Start at the line that has "obj.parent = empty" and stop at the line that has "obj.parent = None". Print those lines and all lines between them exactly, and nothing more.

PROVIDED MATERIAL:

◇ ◇ ◇ ◇

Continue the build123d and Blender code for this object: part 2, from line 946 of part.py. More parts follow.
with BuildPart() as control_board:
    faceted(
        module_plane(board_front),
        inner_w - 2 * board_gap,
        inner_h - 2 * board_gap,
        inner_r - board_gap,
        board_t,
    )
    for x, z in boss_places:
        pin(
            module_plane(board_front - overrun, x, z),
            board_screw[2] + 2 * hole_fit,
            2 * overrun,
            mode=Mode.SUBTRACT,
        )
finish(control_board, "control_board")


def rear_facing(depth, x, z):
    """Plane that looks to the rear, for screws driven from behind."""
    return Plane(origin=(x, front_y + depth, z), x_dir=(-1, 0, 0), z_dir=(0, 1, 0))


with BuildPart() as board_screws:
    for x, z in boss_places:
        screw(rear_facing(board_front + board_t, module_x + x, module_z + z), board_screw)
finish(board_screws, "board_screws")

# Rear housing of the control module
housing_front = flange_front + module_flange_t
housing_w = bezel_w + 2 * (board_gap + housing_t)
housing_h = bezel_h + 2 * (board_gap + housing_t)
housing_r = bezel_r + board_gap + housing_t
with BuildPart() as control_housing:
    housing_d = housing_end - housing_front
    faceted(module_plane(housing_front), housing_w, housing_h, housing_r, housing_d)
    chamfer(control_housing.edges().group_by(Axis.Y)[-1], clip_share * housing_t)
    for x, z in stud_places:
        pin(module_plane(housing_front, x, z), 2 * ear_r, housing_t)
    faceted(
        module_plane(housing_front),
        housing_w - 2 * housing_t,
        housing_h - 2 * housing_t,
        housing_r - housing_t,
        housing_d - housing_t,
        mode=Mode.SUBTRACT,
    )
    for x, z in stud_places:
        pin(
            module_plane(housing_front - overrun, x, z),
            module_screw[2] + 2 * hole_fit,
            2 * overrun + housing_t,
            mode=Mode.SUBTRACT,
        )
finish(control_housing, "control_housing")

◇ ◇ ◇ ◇

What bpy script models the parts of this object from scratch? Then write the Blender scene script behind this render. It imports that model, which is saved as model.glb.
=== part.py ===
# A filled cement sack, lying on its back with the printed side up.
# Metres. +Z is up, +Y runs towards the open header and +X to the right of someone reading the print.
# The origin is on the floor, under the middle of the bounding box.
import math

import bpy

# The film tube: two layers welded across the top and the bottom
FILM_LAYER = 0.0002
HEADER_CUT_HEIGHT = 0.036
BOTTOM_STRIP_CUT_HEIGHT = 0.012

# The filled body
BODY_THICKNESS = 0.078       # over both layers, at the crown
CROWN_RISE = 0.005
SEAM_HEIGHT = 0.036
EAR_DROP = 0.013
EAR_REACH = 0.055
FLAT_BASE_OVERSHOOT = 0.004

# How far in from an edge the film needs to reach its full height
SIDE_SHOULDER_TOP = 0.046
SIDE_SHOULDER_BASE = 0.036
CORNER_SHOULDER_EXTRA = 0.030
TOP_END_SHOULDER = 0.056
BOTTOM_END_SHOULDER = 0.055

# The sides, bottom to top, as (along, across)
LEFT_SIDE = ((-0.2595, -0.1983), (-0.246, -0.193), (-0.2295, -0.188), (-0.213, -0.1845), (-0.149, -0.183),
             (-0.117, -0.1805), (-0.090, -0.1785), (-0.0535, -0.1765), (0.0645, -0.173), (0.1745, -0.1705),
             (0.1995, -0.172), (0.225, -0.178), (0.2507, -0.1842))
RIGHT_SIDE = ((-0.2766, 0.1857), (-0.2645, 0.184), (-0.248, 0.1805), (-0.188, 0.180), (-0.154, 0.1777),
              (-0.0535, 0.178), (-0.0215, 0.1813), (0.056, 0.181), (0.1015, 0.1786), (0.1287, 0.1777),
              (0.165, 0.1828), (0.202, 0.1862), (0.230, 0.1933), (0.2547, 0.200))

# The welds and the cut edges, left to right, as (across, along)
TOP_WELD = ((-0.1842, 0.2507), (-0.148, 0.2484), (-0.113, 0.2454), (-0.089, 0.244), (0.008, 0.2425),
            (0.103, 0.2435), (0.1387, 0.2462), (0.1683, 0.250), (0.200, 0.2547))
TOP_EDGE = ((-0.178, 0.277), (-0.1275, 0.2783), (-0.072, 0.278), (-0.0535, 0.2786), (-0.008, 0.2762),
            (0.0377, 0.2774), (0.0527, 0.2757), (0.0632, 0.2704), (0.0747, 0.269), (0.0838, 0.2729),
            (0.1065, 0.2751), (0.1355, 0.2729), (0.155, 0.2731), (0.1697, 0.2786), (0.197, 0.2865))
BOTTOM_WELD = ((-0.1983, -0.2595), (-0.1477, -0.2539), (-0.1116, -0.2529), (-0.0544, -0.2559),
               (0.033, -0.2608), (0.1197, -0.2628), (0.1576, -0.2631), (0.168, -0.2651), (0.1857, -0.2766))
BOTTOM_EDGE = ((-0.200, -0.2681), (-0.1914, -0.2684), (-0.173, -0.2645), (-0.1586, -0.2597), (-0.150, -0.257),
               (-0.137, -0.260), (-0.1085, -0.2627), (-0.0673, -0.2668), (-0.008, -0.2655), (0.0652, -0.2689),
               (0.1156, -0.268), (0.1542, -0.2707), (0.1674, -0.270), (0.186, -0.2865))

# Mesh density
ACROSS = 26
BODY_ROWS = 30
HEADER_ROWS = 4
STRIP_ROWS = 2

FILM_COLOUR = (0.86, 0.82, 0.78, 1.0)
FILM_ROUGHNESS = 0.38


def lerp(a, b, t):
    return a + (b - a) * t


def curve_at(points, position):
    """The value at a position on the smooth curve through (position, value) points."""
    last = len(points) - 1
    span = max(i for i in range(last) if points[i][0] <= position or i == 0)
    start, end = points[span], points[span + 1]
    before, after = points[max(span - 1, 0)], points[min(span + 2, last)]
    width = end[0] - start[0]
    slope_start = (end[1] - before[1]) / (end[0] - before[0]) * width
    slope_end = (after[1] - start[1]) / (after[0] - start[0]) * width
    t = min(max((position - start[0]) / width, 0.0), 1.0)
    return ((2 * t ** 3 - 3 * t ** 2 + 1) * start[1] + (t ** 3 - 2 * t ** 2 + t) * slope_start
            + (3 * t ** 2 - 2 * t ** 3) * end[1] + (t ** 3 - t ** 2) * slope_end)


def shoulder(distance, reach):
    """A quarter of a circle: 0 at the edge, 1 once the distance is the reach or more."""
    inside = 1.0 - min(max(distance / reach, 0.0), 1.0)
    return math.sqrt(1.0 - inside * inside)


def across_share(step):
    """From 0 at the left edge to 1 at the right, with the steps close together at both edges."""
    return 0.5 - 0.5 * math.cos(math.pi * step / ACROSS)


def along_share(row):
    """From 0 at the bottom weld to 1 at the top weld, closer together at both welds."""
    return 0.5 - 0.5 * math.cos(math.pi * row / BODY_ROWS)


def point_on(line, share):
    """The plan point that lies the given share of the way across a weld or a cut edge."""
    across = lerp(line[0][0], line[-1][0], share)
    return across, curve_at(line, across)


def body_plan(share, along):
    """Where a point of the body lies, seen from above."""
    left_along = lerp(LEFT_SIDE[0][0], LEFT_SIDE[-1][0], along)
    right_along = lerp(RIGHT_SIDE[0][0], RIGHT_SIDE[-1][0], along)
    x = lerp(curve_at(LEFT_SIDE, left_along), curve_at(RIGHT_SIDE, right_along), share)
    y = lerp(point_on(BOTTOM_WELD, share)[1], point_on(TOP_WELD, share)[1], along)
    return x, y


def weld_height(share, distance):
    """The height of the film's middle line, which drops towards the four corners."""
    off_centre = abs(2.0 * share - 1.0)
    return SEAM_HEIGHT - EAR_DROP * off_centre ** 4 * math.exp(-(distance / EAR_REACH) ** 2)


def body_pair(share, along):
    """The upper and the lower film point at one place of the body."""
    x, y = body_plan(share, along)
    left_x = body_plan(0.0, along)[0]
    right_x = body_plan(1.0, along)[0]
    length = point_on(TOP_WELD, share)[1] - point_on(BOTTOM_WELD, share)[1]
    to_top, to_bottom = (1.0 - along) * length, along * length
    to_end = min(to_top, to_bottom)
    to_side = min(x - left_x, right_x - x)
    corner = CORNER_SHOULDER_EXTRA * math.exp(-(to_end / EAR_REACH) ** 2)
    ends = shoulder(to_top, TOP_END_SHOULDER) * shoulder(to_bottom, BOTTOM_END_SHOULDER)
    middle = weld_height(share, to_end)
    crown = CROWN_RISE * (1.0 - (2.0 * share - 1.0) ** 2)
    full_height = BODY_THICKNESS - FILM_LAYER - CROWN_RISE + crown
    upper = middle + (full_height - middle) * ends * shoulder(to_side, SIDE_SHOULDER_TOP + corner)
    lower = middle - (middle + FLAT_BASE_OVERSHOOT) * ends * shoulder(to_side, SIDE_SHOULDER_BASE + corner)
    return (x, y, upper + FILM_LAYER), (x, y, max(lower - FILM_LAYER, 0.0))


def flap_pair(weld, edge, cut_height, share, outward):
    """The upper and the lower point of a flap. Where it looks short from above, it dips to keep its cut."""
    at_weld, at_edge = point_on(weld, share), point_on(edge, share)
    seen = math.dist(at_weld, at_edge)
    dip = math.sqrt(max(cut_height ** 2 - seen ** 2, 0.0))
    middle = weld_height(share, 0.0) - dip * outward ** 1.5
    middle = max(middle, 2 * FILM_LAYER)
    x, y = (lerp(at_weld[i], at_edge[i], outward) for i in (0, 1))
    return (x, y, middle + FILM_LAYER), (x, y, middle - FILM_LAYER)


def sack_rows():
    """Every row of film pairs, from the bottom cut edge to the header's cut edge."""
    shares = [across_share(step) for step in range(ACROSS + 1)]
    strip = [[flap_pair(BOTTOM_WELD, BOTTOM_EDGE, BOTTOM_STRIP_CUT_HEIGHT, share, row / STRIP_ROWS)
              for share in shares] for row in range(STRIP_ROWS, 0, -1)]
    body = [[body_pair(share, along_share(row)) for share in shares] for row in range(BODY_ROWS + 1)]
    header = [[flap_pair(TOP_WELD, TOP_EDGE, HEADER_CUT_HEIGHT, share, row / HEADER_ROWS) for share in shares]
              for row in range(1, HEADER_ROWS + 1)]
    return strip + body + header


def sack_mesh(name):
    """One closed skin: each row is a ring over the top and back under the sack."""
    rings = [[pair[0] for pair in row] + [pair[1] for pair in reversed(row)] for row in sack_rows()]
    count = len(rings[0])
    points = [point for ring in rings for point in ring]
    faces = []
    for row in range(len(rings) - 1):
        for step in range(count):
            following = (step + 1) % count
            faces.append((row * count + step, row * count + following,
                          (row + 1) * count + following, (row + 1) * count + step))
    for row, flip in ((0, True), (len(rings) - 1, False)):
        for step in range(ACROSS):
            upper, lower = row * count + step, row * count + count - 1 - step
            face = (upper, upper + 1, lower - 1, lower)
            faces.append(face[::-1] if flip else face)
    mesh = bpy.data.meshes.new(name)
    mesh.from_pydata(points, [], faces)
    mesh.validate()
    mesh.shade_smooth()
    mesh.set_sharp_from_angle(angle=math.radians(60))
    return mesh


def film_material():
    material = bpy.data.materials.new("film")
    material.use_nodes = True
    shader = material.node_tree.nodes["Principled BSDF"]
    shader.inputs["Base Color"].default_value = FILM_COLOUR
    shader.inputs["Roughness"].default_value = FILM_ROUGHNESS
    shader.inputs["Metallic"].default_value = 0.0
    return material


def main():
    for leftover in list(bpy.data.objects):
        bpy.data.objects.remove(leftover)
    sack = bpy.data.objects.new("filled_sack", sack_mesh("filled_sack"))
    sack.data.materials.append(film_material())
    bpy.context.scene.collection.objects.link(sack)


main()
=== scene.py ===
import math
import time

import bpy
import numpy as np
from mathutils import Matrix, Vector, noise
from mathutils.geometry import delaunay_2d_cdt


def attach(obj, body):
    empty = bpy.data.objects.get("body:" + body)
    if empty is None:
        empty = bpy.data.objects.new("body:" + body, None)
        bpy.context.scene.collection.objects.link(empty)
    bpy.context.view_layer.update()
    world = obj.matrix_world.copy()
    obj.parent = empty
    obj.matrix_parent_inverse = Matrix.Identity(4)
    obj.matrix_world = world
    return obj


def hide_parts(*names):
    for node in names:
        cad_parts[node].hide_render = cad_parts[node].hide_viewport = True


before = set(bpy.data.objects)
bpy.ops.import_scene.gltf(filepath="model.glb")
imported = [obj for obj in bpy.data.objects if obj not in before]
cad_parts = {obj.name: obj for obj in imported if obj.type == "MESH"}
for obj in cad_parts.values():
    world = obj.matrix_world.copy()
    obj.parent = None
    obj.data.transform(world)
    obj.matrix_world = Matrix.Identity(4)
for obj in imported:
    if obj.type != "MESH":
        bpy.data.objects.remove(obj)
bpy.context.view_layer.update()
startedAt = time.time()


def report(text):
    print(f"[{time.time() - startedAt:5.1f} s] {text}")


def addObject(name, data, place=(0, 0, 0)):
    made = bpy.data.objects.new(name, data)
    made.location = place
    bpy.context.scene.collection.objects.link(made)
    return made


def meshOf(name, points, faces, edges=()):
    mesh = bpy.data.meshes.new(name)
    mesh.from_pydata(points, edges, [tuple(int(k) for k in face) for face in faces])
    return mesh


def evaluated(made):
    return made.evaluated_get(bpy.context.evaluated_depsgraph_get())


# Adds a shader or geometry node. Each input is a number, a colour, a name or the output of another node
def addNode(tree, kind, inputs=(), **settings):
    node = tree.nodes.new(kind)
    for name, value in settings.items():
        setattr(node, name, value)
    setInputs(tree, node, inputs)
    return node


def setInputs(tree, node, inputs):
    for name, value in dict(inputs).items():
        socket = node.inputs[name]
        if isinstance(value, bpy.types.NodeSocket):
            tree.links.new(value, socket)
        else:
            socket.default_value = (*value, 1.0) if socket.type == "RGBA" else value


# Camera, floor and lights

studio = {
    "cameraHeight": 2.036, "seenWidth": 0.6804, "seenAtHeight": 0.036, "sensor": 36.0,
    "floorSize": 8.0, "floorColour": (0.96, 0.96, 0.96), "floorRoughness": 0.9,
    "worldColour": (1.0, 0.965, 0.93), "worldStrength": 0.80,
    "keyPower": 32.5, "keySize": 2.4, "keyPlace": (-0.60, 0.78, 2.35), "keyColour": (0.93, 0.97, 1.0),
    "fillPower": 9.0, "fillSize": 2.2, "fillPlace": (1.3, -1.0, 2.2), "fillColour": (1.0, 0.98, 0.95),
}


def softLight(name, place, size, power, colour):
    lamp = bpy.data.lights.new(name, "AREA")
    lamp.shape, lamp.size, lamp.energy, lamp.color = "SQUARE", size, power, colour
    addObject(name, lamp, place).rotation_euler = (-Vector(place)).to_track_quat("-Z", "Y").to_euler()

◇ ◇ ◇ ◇

SOLUTION FOR THIS PROBLEM:
    obj.parent = empty
    obj.matrix_parent_inverse = Matrix.Identity(4)
    obj.matrix_world = world
    return obj


def hide_parts(*names):
    for node in names:
        cad_parts[node].hide_render = cad_parts[node].hide_viewport = True


before = set(bpy.data.objects)
bpy.ops.import_scene.gltf(filepath="model.glb")
imported = [obj for obj in bpy.data.objects if obj not in before]
cad_parts = {obj.name: obj for obj in imported if obj.type == "MESH"}
for obj in cad_parts.values():
    world = obj.matrix_world.copy()
    obj.parent = None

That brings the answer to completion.